Of the material below, the lines to be retyped are those from the line containing "fill_sheet()" through the line containing "obj.parent = empty", inclusive; reproduce them exactly.

-- BEGIN GIVEN DATA --

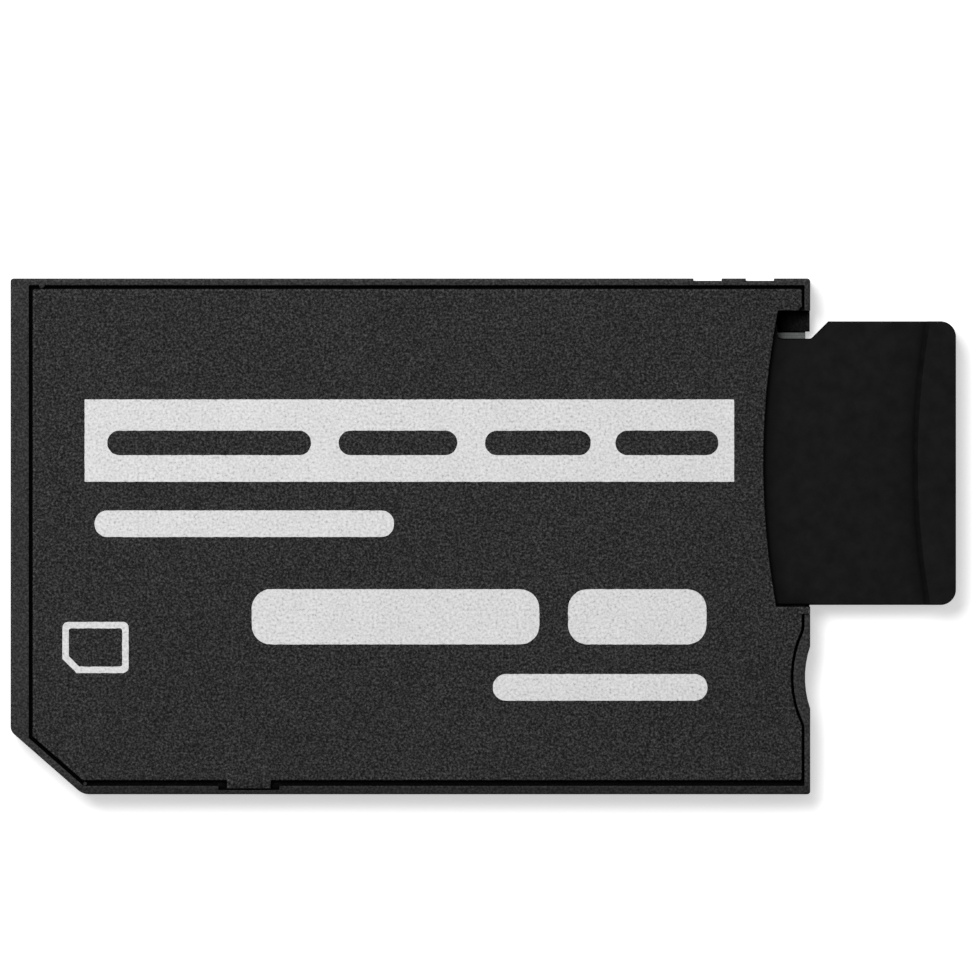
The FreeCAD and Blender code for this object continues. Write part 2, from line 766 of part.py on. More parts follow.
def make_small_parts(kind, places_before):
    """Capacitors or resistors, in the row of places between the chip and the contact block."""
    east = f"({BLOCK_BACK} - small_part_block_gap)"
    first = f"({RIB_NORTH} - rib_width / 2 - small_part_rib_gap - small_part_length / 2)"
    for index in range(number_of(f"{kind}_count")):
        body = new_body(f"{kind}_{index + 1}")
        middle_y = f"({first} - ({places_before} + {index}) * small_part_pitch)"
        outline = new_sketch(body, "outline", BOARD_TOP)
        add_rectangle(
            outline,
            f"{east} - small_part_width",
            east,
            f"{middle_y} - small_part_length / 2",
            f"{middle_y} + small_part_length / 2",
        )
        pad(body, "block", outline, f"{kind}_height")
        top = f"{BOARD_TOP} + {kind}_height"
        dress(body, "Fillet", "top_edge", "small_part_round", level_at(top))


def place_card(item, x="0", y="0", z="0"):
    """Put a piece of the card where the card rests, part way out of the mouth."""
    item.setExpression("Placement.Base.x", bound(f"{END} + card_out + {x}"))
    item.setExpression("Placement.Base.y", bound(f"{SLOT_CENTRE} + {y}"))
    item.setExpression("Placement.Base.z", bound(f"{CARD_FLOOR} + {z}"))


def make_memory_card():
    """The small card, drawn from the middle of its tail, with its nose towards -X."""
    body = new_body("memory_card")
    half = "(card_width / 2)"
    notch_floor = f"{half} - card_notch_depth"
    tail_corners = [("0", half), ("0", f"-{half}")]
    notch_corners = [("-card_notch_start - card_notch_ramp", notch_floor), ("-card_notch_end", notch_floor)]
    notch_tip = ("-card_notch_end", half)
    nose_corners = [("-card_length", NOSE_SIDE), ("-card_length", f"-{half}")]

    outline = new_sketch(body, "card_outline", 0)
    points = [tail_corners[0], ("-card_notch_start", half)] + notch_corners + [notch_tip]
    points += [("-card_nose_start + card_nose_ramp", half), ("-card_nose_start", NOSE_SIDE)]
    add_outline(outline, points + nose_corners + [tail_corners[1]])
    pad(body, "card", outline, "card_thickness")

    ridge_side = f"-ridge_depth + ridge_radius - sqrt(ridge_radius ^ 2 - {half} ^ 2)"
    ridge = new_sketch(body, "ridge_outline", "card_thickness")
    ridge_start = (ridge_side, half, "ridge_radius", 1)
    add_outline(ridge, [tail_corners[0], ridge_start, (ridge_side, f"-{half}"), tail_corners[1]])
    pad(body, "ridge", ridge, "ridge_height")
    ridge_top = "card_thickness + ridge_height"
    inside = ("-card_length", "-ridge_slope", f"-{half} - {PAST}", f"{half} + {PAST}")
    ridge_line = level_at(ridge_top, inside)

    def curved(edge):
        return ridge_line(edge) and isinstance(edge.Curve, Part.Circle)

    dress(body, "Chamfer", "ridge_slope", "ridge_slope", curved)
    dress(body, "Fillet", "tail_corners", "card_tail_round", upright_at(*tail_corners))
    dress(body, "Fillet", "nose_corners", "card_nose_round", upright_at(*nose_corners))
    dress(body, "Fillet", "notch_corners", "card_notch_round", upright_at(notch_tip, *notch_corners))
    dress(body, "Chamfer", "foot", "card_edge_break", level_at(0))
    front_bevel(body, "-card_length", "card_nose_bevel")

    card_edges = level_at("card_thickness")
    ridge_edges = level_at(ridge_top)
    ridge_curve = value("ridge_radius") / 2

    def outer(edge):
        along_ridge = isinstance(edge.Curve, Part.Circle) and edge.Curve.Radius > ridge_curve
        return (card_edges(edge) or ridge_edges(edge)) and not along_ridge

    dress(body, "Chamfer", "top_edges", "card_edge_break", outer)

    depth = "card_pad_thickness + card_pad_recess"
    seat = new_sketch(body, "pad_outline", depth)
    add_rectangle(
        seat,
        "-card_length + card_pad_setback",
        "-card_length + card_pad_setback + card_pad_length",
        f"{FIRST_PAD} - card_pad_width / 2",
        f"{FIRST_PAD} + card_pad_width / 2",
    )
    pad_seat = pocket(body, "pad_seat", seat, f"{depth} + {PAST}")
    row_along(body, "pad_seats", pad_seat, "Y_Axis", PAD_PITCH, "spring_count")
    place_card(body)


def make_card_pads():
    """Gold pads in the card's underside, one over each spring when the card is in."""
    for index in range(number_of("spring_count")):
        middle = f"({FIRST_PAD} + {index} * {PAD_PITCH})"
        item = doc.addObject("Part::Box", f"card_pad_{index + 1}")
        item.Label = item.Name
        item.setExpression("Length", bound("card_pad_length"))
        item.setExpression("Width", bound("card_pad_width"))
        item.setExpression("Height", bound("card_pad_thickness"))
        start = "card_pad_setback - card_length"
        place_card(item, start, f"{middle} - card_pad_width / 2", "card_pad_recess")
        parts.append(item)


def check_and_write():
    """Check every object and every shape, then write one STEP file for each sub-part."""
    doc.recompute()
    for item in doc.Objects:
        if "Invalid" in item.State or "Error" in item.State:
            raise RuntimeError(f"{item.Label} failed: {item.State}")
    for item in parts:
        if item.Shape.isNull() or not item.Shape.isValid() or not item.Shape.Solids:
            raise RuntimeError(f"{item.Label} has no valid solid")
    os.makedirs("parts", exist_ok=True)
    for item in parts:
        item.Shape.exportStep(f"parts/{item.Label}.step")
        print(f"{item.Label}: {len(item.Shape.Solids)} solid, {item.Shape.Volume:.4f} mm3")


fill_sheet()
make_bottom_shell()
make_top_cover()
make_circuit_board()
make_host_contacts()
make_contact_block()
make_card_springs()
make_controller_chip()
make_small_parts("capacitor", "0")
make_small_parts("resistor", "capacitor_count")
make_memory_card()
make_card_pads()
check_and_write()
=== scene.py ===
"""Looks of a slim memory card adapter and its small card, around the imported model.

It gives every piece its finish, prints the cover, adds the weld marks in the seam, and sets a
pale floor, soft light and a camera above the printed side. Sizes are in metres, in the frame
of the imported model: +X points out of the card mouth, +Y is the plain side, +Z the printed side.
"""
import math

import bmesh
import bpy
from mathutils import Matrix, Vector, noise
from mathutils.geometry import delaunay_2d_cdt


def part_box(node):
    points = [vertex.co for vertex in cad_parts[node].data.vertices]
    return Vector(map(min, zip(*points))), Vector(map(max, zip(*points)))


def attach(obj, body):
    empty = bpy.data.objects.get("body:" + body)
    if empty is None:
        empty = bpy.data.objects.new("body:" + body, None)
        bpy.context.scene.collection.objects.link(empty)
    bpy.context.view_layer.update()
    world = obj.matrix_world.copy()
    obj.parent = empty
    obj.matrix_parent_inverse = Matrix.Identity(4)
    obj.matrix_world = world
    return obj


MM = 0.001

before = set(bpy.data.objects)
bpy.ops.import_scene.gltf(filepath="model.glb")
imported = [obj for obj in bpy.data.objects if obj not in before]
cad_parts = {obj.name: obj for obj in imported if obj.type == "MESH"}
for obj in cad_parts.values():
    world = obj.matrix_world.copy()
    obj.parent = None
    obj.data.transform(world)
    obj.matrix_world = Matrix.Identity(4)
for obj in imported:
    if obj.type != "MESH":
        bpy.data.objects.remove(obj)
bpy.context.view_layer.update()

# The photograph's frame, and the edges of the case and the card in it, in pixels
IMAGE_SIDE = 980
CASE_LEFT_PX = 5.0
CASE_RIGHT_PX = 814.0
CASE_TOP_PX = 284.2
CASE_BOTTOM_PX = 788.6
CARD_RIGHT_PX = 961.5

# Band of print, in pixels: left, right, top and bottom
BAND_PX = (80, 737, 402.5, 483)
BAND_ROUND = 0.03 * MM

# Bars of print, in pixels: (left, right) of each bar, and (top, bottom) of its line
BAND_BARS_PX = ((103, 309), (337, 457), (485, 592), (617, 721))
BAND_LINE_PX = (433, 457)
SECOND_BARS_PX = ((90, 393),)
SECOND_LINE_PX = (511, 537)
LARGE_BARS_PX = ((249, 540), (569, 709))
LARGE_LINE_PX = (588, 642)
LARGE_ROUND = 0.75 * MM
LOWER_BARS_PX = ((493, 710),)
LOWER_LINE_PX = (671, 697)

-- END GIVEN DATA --

RESPONSE FOR THIS EXERCISE -
fill_sheet()
make_bottom_shell()
make_top_cover()
make_circuit_board()
make_host_contacts()
make_contact_block()
make_card_springs()
make_controller_chip()
make_small_parts("capacitor", "0")
make_small_parts("resistor", "capacitor_count")
make_memory_card()
make_card_pads()
check_and_write()
=== scene.py ===
"""Looks of a slim memory card adapter and its small card, around the imported model.

It gives every piece its finish, prints the cover, adds the weld marks in the seam, and sets a
pale floor, soft light and a camera above the printed side. Sizes are in metres, in the frame
of the imported model: +X points out of the card mouth, +Y is the plain side, +Z the printed side.
"""
import math

import bmesh
import bpy
from mathutils import Matrix, Vector, noise
from mathutils.geometry import delaunay_2d_cdt


def part_box(node):
    points = [vertex.co for vertex in cad_parts[node].data.vertices]
    return Vector(map(min, zip(*points))), Vector(map(max, zip(*points)))


def attach(obj, body):
    empty = bpy.data.objects.get("body:" + body)
    if empty is None:
        empty = bpy.data.objects.new("body:" + body, None)
        bpy.context.scene.collection.objects.link(empty)
    bpy.context.view_layer.update()
    world = obj.matrix_world.copy()
    obj.parent = empty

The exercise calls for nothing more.